◆ WHAT YOU SHOULD DO:
Start at the line containing "obj.matrix_world = Matrix.Identity(4)" and stop at the line containing "rim: Its knots"; copy those lines exactly, both ends included, and no others.

◆ ENTRIES:

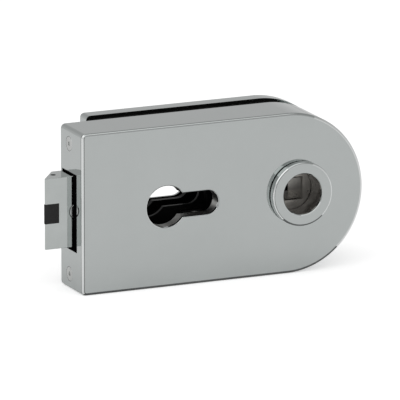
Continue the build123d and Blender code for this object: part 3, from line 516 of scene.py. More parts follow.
class Group(Network):
    """A new node group, with its inputs in given."""

    def __init__(self, name: str, kind: str, inputs: dict[str, tuple[str, object]],
                 outputs: dict[str, str]) -> None:
        """Make the group.

        Args:
            name: Name of the group.
            kind: Type of node tree.
            inputs: Type and default value of each input, by name.
            outputs: Type of each output, by name.
        """
        super().__init__(bpy.data.node_groups.new(name, kind))
        for label, (socket, default) in inputs.items():
            item = self.tree.interface.new_socket(label, in_out="INPUT", socket_type=socket)
            if default is not None:
                item.default_value = default
        for label, socket in outputs.items():
            self.tree.interface.new_socket(label, in_out="OUTPUT", socket_type=socket)
        self.given = self.tree.nodes.new("NodeGroupInput").outputs
        self.result = self.tree.nodes.new("NodeGroupOutput")

    def put_out(self, geometry: Socket) -> None:
        """End a geometry tree with plain geometry in the given material.

        Args:
            geometry: What the tree has made.
        """
        real = self.add("GeometryNodeRealizeInstances", Geometry=geometry).outputs[0]
        dressed = self.add("GeometryNodeSetMaterial", Geometry=real, Material=self.given["Material"])
        self.fill(self.result, Geometry=dressed.outputs[0])


def make_tone_group() -> None:
    """Make the group that gives a surface its slow, uneven tone."""
    net = Group("uneven tone", SHADER_TREE,
                {"Scale": (FLOAT, 40.0), "Dark": (COLOUR, (0.3, 0.3, 0.3, 1)),
                 "Light": (COLOUR, (0.5, 0.5, 0.5, 1))}, {"Color": COLOUR, "Value": FLOAT})
    finer, broad_share, start, end = 6.0, 0.75, 0.35, 0.65
    where = net.own_place()
    broad = net.noise(where, net.given["Scale"], detail=3.0, roughness=0.55)
    specks = net.noise(where, net.math("MULTIPLY", net.given["Scale"], finer), detail=2.0)
    mixed = net.math("ADD", net.math("MULTIPLY", broad, broad_share),
                     net.math("MULTIPLY", specks, 1 - broad_share))
    value = net.spread(mixed, 0.0, 1.0, start, end)
    mix = net.add("ShaderNodeMix", {"data_type": "RGBA"})
    factor, colour_a, colour_b, blended = mix.inputs[0], mix.inputs[6], mix.inputs[7], mix.outputs[2]
    for socket, source in ((factor, value), (colour_a, net.given["Dark"]), (colour_b, net.given["Light"])):
        net.feed(socket, source)
    net.fill(net.result, Color=blended, Value=value)


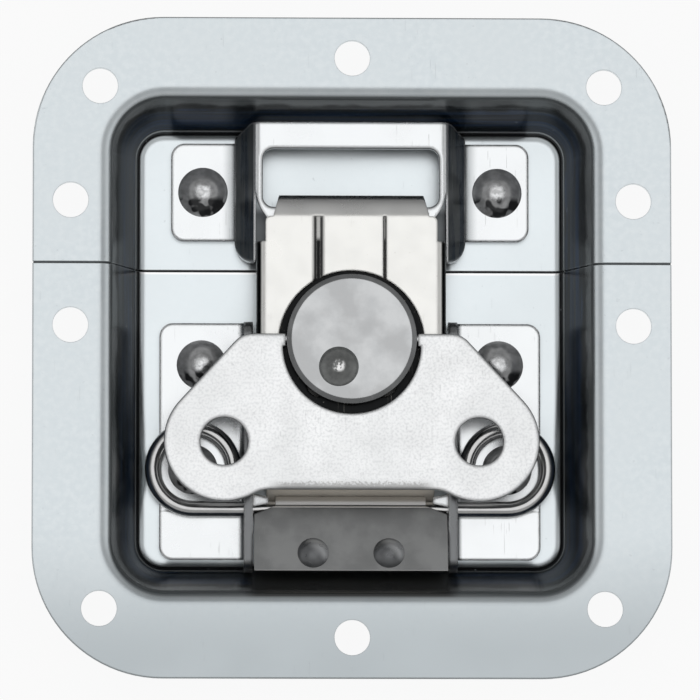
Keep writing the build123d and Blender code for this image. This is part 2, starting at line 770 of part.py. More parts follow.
# Wing: a stamped butterfly, hinged on two trunnions in the rim of the disc
with BuildPart() as wing:
    with BuildSketch(Plane.XY.offset(wing_z - wing_sheet / 2)) as outline:
        with Locations((-lobe_x, lobe_y), (lobe_x, lobe_y)):
            Circle(wing_lobe_radius)
        with Locations((0, pivot_y)):
            Rectangle(2 * wing_shoulder_half_width, wing_above_axis, align=(Align.CENTER, Align.MIN))
        make_hull()
        shoulders = outline.vertices().group_by(Axis.Y)[-1]
        fillet(shoulders, wing_shoulder_radius)
        with Locations((0, lobe_y - wing_lobe_radius)):
            Rectangle(2 * lobe_x, wing_waist, align=(Align.CENTER, Align.MIN), mode=Mode.SUBTRACT)
        with Locations((-lobe_x, lobe_y), (lobe_x, lobe_y)):
            Circle(wing_lobe_radius)
        fillet(outline.vertices().group_by(Axis.Y)[0], wing_waist_radius)
        with Locations((0, cutout_y)):
            Circle(cutout_radius, mode=Mode.SUBTRACT)
            Rectangle(
                2 * cutout_radius,
                wing_cutout_drop + wing_above_axis,
                align=(Align.CENTER, Align.MIN),
                mode=Mode.SUBTRACT,
            )
        with GridLocations(2 * (disc_radius + wing_tab_gap) + wing_tab_width, 0, 2, 1):
            with Locations((0, pivot_y - wing_below_axis)):
                Rectangle(wing_tab_width, wing_below_axis + wing_above_axis, align=(Align.CENTER, Align.MIN))
        with Locations((-lobe_x, lobe_y), (lobe_x, lobe_y)):
            Circle(wing_lobe_hole_radius, mode=Mode.SUBTRACT)
    extrude(amount=wing_sheet)
    flat_faces = wing.faces().filter_by(Plane.XY)
    fillet(flat_faces.edges(), wing_edge_radius)
    for hand in (-1, 1):
        with BuildSketch(Plane.YZ.offset(hand * (disc_radius - trunnion_length))):
            with Locations((pivot_y, wing_z)):
                Circle(trunnion_radius)
        extrude(amount=hand * (trunnion_length + wing_tab_gap + wing_tab_width / 2))
write(wing, "wing")
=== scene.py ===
import math

import bpy
from mathutils import Matrix, Vector


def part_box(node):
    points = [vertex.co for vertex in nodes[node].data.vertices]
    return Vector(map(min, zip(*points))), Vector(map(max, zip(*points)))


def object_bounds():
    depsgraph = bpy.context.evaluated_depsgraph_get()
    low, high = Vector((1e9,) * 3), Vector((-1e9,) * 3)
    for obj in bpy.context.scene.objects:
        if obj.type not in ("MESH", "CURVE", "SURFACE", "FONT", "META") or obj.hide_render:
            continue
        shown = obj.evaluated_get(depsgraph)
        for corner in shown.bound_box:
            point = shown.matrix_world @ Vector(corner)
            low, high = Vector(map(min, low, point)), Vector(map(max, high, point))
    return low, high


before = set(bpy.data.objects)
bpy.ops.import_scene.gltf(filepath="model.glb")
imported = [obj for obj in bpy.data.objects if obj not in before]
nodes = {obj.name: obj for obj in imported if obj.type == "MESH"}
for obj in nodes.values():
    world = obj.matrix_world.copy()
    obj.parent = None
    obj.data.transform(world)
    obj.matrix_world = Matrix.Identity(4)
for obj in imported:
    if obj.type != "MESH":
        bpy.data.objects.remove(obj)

cad_low, cad_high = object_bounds()

# ---------------------------------------------------------------- Dish halves
# Two halves of one recessed dish, drawn from zinc plated steel sheet and riveted or
# screwed to the two parts of a case: satin and faintly blue on the flats. The drawn
# walls are dark with painted shade and bands of painted reflection.

flange_blue_grey = (0.655, 0.705, 0.728)
flange_shadow_grey = (0.605, 0.655, 0.68)
flange_light = (0.70, 0.742, 0.76)
flange_painted_shade = (0.45, 0.49, 0.51)
dish_floor_pale = (0.775, 0.83, 0.855)
beside_hook_painted_shade = (0.07, 0.075, 0.08)
seam_white = (0.97, 0.98, 0.985)
wall_crown_painted_grey = (0.145, 0.158, 0.163)
wall_painted_shade = (0.008, 0.011, 0.013)
wall_painted_blue_reflection = (0.012, 0.034, 0.080)
wall_painted_reflection_grey = (0.075, 0.090, 0.100)
below_clamp_painted_shade = (0.055, 0.057, 0.057)
wall_foot_painted_highlight = (0.36, 0.38, 0.39)
wall_foot_painted_shade = (0.008, 0.008, 0.009)
zinc_scratch = (0.44, 0.47, 0.49)
zinc_edge = (0.78, 0.80, 0.81)

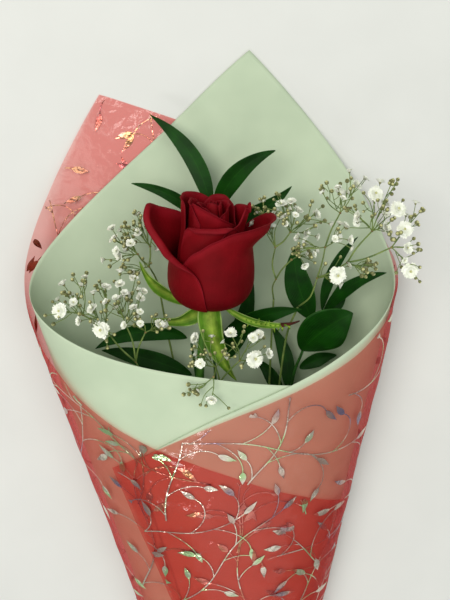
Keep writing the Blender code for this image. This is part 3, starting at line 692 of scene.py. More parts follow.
@dataclass
class Sheet:
    """A four-sided flat sheet, rolled with its left flap under and its right flap over."""

    cone: Cone
    left_rim: list[tuple[float, float]]
    right_rim: list[tuple[float, float]]
    lower_corner: float
    offset: Callable[[Array, Array], Array]

    def __post_init__(self) -> None:
        """Lays out the two upper rims as flat curves."""
        self.left = self.rim_curve(self.left_rim)
        self.right = self.rim_curve(self.right_rim)
        self.low = np.array([0.0, self.lower_corner])

    @staticmethod
    def rim_curve(rim: list[tuple[float, float]]) -> tuple[Array, Array]:
        """Draws a rim on the flat sheet.

        Args:
            rim: Its knots as degrees about the apex and distance from it.

        Returns:
            The rim's points and each one's share of its length.
        """
        knots = through(rim, 241)
        angles = np.radians(knots[:, 0])
        points = np.stack([knots[:, 1] * np.sin(angles), knots[:, 1] * np.cos(angles)], axis=1)
        lengths = np.concatenate([[0], np.cumsum(np.linalg.norm(np.diff(points, axis=0), axis=1))])
        return points, lengths / lengths[-1]

    @staticmethod
    def along(curve: tuple[Array, Array], t: Array) -> Array:
        """Returns the curve's points at the shares t."""
        points, stations = curve
        return np.stack([np.interp(t, stations, points[:, 0]), np.interp(t, stations, points[:, 1])], axis=-1)

    def flat(self, u: Array, v: Array) -> Array:
        """Spreads a patch between the sheet's four sides.

        Args:
            u: Shares from the upper corner down the right rim.
            v: Shares from the upper corner down the left rim.

        Returns:
            The flat points.
        """
        right_end, left_end, top = self.right[0][-1], self.left[0][-1], self.left[0][0]
        rim_u, rim_v = self.along(self.right, u), self.along(self.left, v)
        u, v = u[..., None], v[..., None]
        side_u = left_end + (self.low - left_end) * u
        side_v = right_end + (self.low - right_end) * v
        ruled = (1 - v) * rim_u + v * side_u + (1 - u) * rim_v + u * side_v
        upper = (1 - v) * ((1 - u) * top + u * right_end)
        return ruled - upper - v * ((1 - u) * left_end + u * self.low)

    def roll(self, flat: Array, extra: float = 0.0) -> Array:
        """Rolls flat points on to the cone.

        Args:
            flat: The flat points.
            extra: How much further out they stand than the sheet.

        Returns:
            The points in the working frame.
        """
        psi = np.degrees(np.arctan2(flat[..., 0], flat[..., 1]))
        rho = np.hypot(flat[..., 0], flat[..., 1])
        return self.cone.place(psi, rho, self.offset(psi, rho) + extra)

    def outline(self, inset: float) -> Array:
        """Walks round the sheet's flat edge.

        Args:
            inset: The share by which the outline is pulled in towards its middle.

        Returns:
            The outline as a polygon.
        """
        t = np.linspace(0, 1, 60)[:-1]
        ones, zeros = np.ones_like(t), np.zeros_like(t)
        sides = [self.flat(t, zeros), self.flat(ones, t), self.flat(1 - t, ones), self.flat(zeros, 1 - t)]
        edge = np.concatenate(sides)
        middle = edge.mean(axis=0)
        return middle + (edge - middle) * (1 - inset)


def inside(points: Array, polygon: Array) -> Array:
    """Tests flat points against a polygon by counting crossings.

    Args:
        points: The flat points.
        polygon: Its corners in order.

    Returns:
        True for each point inside.
    """
    x, y = points[..., 0], points[..., 1]
    found = np.zeros(x.shape, bool)
    for (x0, y0), (x1, y1) in zip(polygon, np.roll(polygon, -1, axis=0)):
        if y0 == y1:
            continue
        crosses = (y0 > y) != (y1 > y)
        found ^= crosses & (x < (x1 - x0) * (y - y0) / (y1 - y0) + x0)
    return found


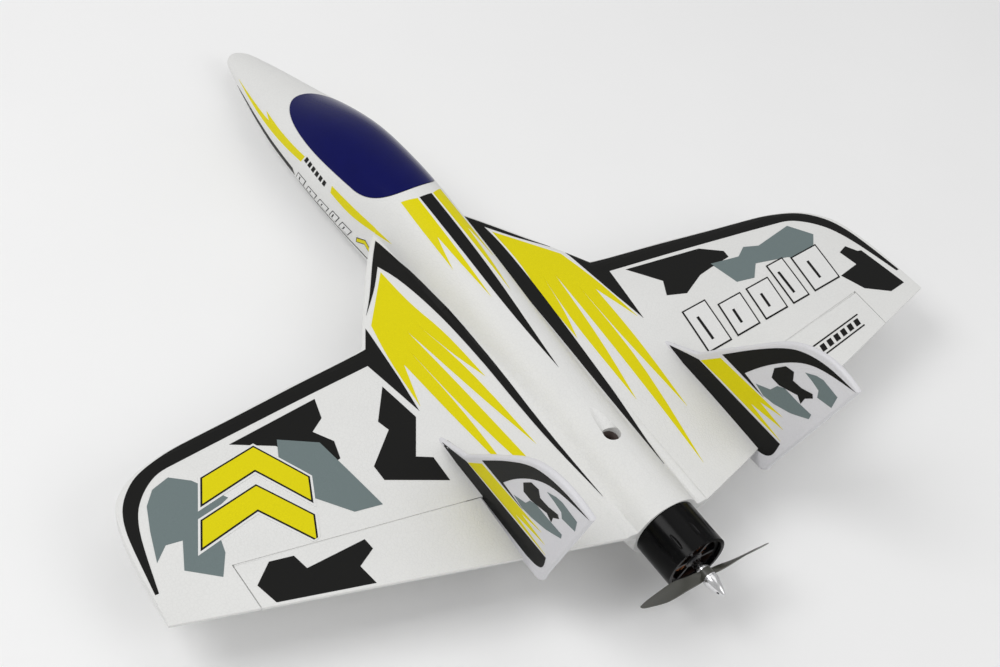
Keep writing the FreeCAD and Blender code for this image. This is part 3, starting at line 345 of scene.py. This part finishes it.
# Heights of the films above the foam, so that each lies clear of the one beneath it
FILM, OVER_FILM, STRAKE_FILM, MARGIN, EDGE, FACE = 0.22, 0.34, 0.36, 0.46, 0.58, 0.70
FILM_ROOT = 0.05


def resampled(outline, step=STEP):
    """Outline with points added along its long edges."""
    points = []
    for (ax, ay), (bx, by) in zip(outline, outline[1:] + outline[:1]):
        count = max(1, round(math.hypot(bx - ax, by - ay) / step))
        points += [(ax + (bx - ax) * k / count, ay + (by - ay) * k / count) for k in range(count)]
    return points


def smooth_outline(outline, rounds=2):
    """Corner-cutting keeps sharp corners marked with a third value and rounds the others."""
    points = [(p[0], p[1], len(p) > 2) for p in outline]
    for _ in range(rounds):
        fresh = []
        for k, (x, y, sharp) in enumerate(points):
            if sharp:
                fresh.append((x, y, True))
                continue
            before, after = points[k - 1], points[(k + 1) % len(points)]
            fresh.append(((before[0] + 3 * x) / 4, (before[1] + 3 * y) / 4, False))
            fresh.append(((after[0] + 3 * x) / 4, (after[1] + 3 * y) / 4, False))
        points = fresh
    return [(x, y) for x, y, _ in points]


def flat_mesh(outline, step=STEP):
    """Triangles that fill an outline, with a grid of points inside it."""
    edge = resampled(outline, step)
    points = [Vector(point) for point in edge]
    low_x, high_x = min(p[0] for p in edge), max(p[0] for p in edge)
    low_y, high_y = min(p[1] for p in edge), max(p[1] for p in edge)
    for i in range(int((high_x - low_x) / step) + 1):
        for j in range(int((high_y - low_y) / step) + 1):
            spot = (low_x + (i + 0.5) * step, low_y + (j + 0.5) * step)
            if inside(spot, edge) and clear_of(spot, edge, step * 0.4):
                points.append(Vector(spot))
    count = len(edge)
    ring = [tuple(range(count))]
    verts, _, faces, _, _, _ = delaunay_2d_cdt(points, [], ring, 1, 1e-4)
    return [(v.x, v.y) for v in verts], [tuple(face) for face in faces]


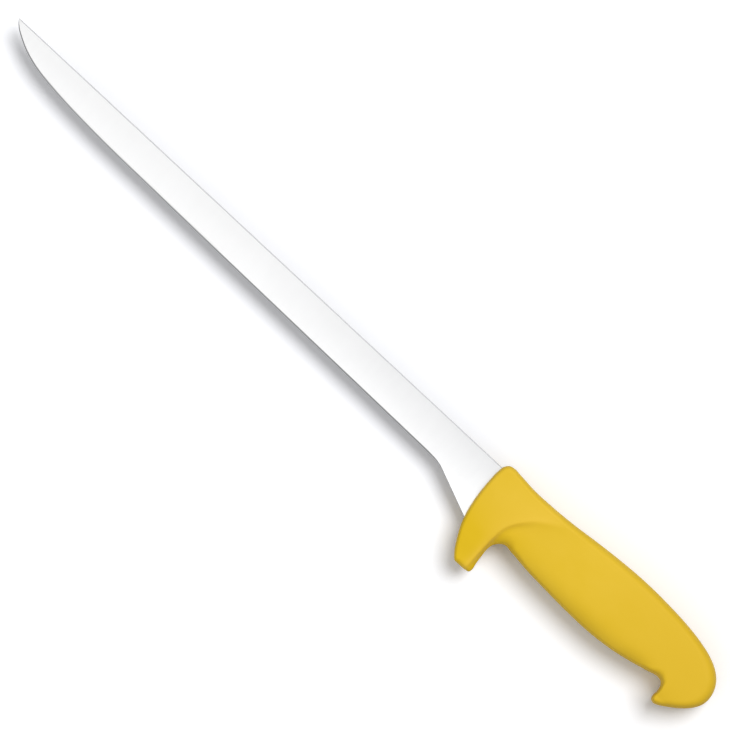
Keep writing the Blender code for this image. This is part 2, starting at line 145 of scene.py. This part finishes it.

◆ FULL ANSWER:
    obj.matrix_world = Matrix.Identity(4)
for obj in imported:
    if obj.type != "MESH":
        bpy.data.objects.remove(obj)

cad_low, cad_high = object_bounds()

# ---------------------------------------------------------------- Dish halves
# Two halves of one recessed dish, drawn from zinc plated steel sheet and riveted or
# screwed to the two parts of a case: satin and faintly blue on the flats. The drawn
# walls are dark with painted shade and bands of painted reflection.

flange_blue_grey = (0.655, 0.705, 0.728)
flange_shadow_grey = (0.605, 0.655, 0.68)
flange_light = (0.70, 0.742, 0.76)
flange_painted_shade = (0.45, 0.49, 0.51)
dish_floor_pale = (0.775, 0.83, 0.855)
beside_hook_painted_shade = (0.07, 0.075, 0.08)
seam_white = (0.97, 0.98, 0.985)
wall_crown_painted_grey = (0.145, 0.158, 0.163)
wall_painted_shade = (0.008, 0.011, 0.013)
wall_painted_blue_reflection = (0.012, 0.034, 0.080)
wall_painted_reflection_grey = (0.075, 0.090, 0.100)
below_clamp_painted_shade = (0.055, 0.057, 0.057)
wall_foot_painted_highlight = (0.36, 0.38, 0.39)
wall_foot_painted_shade = (0.008, 0.008, 0.009)
zinc_scratch = (0.44, 0.47, 0.49)
zinc_edge = (0.78, 0.80, 0.81)

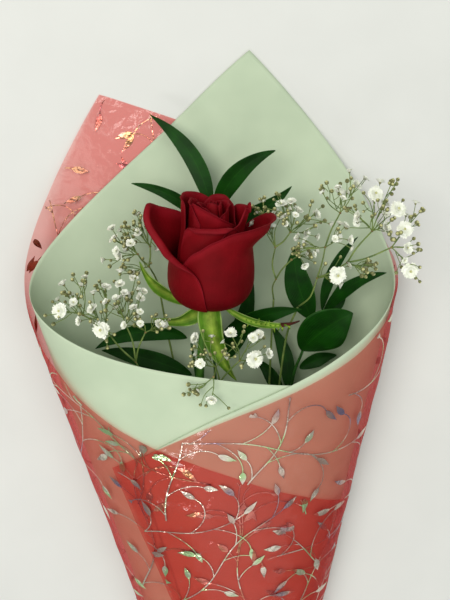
Keep writing the Blender code for this image. This is part 3, starting at line 692 of scene.py. More parts follow.
@dataclass
class Sheet:
    """A four-sided flat sheet, rolled with its left flap under and its right flap over."""

    cone: Cone
    left_rim: list[tuple[float, float]]
    right_rim: list[tuple[float, float]]
    lower_corner: float
    offset: Callable[[Array, Array], Array]

    def __post_init__(self) -> None:
        """Lays out the two upper rims as flat curves."""
        self.left = self.rim_curve(self.left_rim)
        self.right = self.rim_curve(self.right_rim)
        self.low = np.array([0.0, self.lower_corner])

    @staticmethod
    def rim_curve(rim: list[tuple[float, float]]) -> tuple[Array, Array]:
        """Draws a rim on the flat sheet.

        Args:
            rim: Its knots as degrees about the apex and distance from it.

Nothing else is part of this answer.